## [Data for the task]
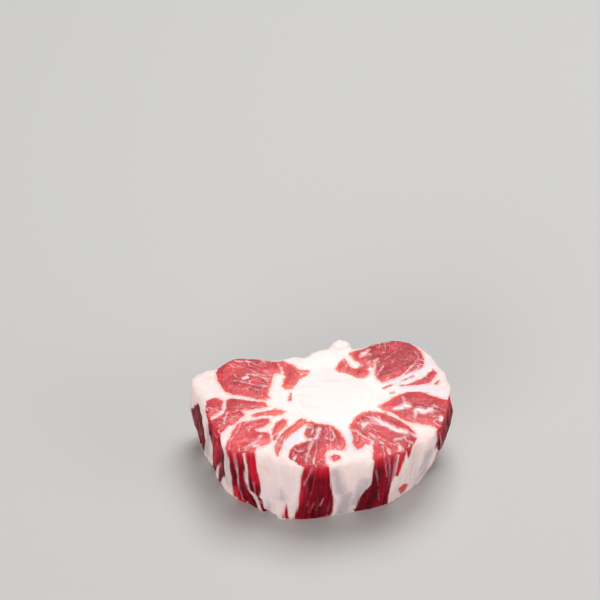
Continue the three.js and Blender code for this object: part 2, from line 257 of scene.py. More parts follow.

---

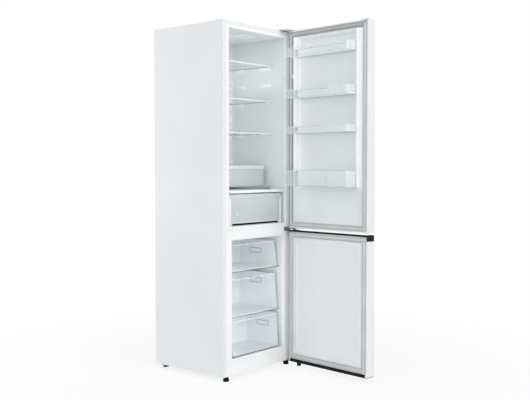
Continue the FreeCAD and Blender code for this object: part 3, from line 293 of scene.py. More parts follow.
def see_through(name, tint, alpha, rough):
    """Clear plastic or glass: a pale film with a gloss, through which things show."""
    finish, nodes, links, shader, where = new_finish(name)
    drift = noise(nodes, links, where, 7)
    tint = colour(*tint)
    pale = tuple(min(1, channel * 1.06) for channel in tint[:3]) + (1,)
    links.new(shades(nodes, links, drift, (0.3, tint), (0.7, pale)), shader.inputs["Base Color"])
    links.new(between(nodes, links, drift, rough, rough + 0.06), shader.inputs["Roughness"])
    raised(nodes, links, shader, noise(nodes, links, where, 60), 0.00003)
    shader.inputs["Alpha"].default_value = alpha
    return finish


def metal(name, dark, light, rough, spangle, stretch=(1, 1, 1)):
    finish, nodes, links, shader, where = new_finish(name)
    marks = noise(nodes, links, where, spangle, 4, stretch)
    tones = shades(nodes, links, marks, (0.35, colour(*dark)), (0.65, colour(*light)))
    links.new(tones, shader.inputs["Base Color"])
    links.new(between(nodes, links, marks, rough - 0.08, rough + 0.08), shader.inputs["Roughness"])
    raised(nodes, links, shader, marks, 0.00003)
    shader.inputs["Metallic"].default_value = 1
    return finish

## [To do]
Using the data above, say how many lines include "object". No other reply is needed.

## [Task answer]
2